The exercise: Copy each line in which the string "from" occurs.

(Object data in JSON)
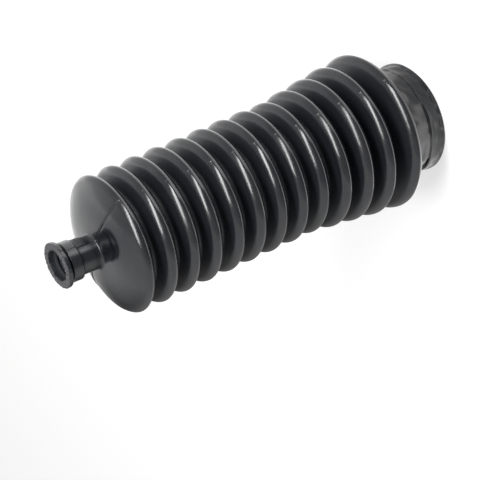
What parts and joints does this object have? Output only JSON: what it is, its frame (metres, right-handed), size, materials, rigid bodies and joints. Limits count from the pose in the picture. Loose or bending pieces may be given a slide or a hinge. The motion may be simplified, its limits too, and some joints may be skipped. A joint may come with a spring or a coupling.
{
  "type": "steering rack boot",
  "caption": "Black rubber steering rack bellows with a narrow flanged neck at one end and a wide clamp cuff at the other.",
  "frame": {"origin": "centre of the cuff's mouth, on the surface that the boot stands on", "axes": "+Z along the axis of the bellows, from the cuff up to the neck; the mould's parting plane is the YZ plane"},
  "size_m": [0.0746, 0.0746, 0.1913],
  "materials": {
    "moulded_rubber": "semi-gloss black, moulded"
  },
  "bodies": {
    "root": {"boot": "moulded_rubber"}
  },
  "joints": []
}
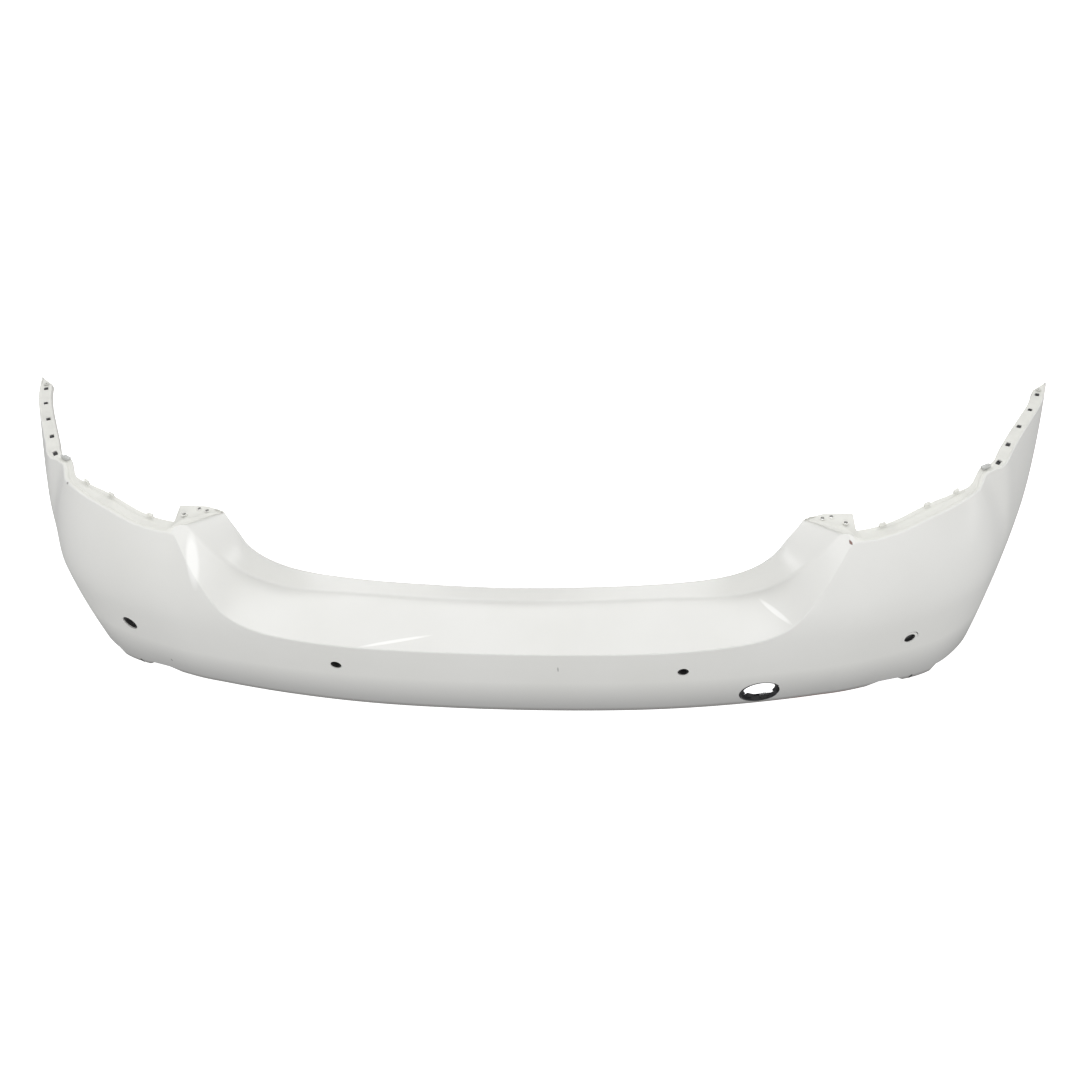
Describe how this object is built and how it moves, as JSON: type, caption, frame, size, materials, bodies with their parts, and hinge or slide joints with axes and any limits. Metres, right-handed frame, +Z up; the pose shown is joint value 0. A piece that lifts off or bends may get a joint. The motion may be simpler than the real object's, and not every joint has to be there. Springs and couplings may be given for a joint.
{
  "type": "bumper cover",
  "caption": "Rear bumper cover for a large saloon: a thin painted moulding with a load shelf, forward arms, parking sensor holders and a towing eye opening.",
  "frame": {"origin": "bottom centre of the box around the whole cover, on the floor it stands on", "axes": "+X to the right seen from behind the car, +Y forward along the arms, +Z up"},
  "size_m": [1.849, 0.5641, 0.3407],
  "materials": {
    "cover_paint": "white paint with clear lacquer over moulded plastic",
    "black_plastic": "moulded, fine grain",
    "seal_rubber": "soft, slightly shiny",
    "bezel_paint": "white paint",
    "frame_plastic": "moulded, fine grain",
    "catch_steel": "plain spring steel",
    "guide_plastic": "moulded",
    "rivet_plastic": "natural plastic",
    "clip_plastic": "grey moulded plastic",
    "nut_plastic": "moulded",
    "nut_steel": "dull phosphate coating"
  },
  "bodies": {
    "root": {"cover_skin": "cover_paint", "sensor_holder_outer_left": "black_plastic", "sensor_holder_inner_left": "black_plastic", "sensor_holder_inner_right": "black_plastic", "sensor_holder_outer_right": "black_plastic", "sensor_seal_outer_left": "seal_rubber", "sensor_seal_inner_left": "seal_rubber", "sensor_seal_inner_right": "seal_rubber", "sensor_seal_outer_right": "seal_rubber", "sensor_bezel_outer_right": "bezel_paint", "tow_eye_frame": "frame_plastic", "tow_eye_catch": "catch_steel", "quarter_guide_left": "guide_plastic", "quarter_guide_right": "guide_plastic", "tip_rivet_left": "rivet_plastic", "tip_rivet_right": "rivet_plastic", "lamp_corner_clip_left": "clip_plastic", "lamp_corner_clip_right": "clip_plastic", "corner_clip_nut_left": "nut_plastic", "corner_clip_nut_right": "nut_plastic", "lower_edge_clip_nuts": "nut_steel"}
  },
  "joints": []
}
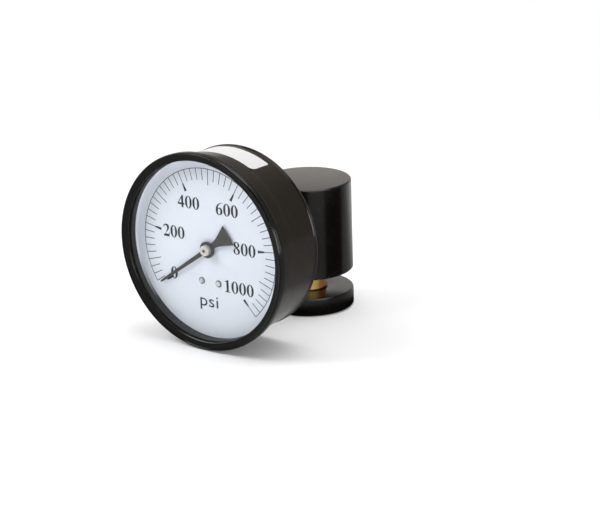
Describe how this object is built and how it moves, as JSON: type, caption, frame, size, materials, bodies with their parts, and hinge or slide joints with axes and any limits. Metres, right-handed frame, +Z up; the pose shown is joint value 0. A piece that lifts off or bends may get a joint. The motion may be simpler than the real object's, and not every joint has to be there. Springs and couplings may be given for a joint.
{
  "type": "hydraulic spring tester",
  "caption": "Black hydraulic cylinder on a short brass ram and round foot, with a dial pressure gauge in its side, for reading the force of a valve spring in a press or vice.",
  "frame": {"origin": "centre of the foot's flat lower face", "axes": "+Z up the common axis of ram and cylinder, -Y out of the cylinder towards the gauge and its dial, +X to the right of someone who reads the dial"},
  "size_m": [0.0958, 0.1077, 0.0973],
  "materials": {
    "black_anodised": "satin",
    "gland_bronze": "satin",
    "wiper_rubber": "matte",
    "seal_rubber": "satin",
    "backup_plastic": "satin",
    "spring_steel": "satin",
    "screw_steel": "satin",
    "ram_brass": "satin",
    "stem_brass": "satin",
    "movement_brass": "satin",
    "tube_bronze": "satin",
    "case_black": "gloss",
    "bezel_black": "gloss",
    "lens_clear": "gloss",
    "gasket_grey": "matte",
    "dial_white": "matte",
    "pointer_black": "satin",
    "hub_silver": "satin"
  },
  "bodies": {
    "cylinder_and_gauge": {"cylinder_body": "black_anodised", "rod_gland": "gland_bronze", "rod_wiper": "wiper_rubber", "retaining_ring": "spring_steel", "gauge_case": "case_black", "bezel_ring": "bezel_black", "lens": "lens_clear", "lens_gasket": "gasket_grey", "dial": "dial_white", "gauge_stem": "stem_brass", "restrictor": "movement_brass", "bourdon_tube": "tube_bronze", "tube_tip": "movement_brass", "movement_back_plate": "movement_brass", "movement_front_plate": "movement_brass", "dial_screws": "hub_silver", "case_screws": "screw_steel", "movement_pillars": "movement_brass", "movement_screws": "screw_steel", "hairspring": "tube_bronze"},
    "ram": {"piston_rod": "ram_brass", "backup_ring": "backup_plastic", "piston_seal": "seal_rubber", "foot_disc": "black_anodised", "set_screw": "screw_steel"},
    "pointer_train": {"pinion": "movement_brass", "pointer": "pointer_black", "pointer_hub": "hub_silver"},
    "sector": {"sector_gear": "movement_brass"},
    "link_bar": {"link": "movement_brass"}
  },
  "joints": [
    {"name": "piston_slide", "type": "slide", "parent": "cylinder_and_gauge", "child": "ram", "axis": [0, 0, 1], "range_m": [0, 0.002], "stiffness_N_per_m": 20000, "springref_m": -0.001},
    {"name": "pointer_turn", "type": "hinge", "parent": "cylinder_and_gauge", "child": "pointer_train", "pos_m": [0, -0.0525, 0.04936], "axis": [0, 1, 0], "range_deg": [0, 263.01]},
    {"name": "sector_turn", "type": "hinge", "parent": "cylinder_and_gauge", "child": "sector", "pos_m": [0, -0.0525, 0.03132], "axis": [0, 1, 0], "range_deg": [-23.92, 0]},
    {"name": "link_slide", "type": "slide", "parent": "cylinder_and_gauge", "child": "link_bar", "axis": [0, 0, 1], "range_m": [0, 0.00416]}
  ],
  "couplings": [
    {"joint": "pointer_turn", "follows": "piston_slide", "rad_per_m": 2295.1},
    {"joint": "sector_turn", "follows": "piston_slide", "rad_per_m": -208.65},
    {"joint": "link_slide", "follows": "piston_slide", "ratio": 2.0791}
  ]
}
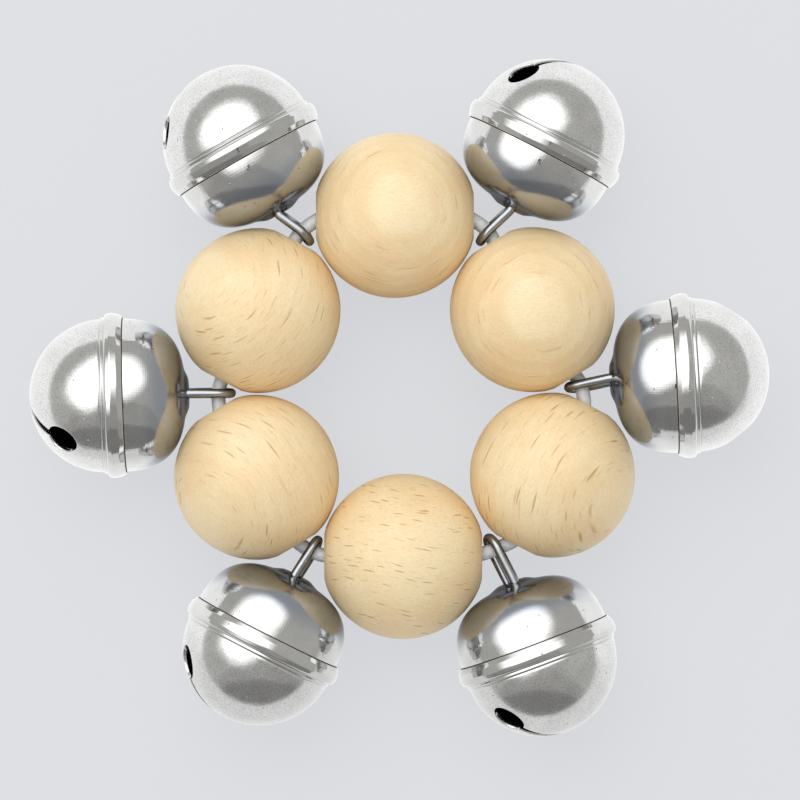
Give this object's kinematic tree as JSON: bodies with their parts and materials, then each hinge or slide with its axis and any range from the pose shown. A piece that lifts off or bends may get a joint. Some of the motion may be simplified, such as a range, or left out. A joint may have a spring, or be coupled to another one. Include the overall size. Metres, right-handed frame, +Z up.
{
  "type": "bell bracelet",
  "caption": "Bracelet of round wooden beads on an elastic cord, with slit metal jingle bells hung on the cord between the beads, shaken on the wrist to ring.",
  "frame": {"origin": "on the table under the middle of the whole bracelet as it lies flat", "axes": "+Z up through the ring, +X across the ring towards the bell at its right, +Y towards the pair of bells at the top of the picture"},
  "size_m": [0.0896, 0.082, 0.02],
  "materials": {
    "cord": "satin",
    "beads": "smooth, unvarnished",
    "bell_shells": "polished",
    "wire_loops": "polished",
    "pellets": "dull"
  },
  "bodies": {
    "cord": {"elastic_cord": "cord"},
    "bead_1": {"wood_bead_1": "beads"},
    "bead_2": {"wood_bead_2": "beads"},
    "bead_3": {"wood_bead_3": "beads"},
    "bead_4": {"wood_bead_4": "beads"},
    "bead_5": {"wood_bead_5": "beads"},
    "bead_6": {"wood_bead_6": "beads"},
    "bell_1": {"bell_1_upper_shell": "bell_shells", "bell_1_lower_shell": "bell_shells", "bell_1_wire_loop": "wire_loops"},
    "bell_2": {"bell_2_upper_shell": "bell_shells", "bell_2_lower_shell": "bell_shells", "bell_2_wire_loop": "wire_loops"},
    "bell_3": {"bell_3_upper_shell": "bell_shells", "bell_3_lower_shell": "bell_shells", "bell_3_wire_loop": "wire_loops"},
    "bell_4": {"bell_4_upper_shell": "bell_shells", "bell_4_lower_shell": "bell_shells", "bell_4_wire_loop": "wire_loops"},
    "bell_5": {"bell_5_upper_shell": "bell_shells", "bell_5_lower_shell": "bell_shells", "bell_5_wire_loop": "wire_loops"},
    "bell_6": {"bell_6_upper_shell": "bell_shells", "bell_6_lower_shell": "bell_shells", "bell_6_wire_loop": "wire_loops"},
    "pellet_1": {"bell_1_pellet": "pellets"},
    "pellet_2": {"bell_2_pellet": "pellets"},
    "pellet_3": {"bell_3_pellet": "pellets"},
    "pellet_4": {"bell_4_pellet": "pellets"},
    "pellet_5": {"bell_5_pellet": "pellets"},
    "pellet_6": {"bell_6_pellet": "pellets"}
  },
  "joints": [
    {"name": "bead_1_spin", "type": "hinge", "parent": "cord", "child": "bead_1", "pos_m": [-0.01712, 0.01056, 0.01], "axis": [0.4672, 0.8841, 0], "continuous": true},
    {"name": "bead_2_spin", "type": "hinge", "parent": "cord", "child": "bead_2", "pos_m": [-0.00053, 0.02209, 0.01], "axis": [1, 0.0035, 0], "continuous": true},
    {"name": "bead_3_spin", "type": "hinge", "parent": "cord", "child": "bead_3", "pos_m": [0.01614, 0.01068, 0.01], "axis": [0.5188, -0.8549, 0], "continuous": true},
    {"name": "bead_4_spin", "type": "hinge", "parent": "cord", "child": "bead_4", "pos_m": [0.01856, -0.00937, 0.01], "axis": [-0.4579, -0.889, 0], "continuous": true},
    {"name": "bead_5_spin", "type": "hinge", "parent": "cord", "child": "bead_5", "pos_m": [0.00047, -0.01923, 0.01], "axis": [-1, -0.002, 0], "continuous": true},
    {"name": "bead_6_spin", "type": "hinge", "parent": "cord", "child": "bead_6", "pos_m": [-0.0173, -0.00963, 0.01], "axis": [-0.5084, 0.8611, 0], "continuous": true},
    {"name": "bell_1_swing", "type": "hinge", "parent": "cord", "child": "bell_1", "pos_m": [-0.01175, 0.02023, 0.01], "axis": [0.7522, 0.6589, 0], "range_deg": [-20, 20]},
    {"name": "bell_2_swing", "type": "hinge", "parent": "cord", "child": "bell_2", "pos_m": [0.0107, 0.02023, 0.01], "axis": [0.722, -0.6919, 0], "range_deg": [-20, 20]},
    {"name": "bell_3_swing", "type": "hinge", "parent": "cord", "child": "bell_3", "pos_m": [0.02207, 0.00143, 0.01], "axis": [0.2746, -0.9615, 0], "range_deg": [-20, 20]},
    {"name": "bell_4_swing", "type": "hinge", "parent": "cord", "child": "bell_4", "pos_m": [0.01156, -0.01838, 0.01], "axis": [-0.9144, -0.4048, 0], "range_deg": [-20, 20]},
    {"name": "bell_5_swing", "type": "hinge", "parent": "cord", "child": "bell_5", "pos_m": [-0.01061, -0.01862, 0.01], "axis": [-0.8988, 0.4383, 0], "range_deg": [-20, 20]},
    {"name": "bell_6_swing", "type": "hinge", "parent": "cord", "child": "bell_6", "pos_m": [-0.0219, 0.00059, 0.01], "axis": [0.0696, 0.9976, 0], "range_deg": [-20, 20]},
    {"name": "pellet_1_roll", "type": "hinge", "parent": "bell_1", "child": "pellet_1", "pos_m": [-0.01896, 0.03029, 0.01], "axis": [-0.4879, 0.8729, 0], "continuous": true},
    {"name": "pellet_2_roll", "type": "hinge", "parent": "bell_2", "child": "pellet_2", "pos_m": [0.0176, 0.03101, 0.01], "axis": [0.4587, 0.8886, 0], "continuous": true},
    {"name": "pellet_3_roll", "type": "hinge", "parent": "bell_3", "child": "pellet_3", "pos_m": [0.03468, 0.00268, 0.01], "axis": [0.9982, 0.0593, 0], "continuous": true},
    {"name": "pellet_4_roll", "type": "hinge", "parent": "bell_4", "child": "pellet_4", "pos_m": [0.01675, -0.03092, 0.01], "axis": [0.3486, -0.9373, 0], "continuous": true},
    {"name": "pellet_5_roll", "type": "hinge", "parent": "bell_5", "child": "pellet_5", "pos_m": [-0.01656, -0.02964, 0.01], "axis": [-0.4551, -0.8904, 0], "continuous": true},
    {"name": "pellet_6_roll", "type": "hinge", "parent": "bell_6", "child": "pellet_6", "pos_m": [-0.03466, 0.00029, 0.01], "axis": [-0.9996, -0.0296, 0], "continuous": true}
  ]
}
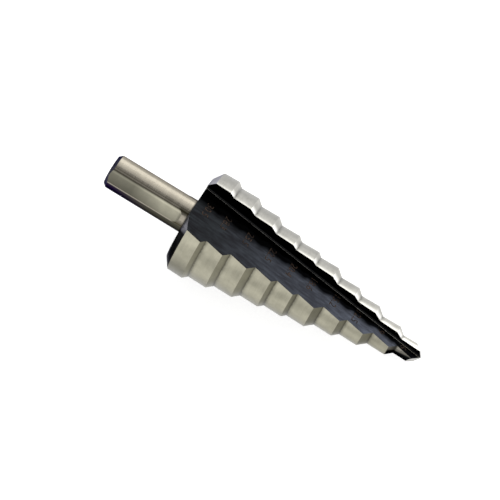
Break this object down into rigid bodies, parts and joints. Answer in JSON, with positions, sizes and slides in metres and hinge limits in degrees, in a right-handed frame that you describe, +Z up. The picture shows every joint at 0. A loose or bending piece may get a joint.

Task response:
What parts and joints does this object have? Output only JSON: what it is, its frame (metres, right-handed), size, materials, rigid bodies and joints. Limits count from the pose in the picture. Loose or bending pieces may be given a slide or a hinge. The motion may be simplified, its limits too, and some joints may be skipped. A joint may come with a spring or a coupling.
  "frame": {"origin": "centre of the cuff's mouth, on the surface that the boot stands on", "axes": "+Z along the axis of the bellows, from the cuff up to the neck; the mould's parting plane is the YZ plane"},
  "frame": {"origin": "bottom centre of the box around the whole cover, on the floor it stands on", "axes": "+X to the right seen from behind the car, +Y forward along the arms, +Z up"},
Give this object's kinematic tree as JSON: bodies with their parts and materials, then each hinge or slide with its axis and any range from the pose shown. A piece that lifts off or bends may get a joint. Some of the motion may be simplified, such as a range, or left out. A joint may have a spring, or be coupled to another one. Include the overall size. Metres, right-handed frame, +Z up.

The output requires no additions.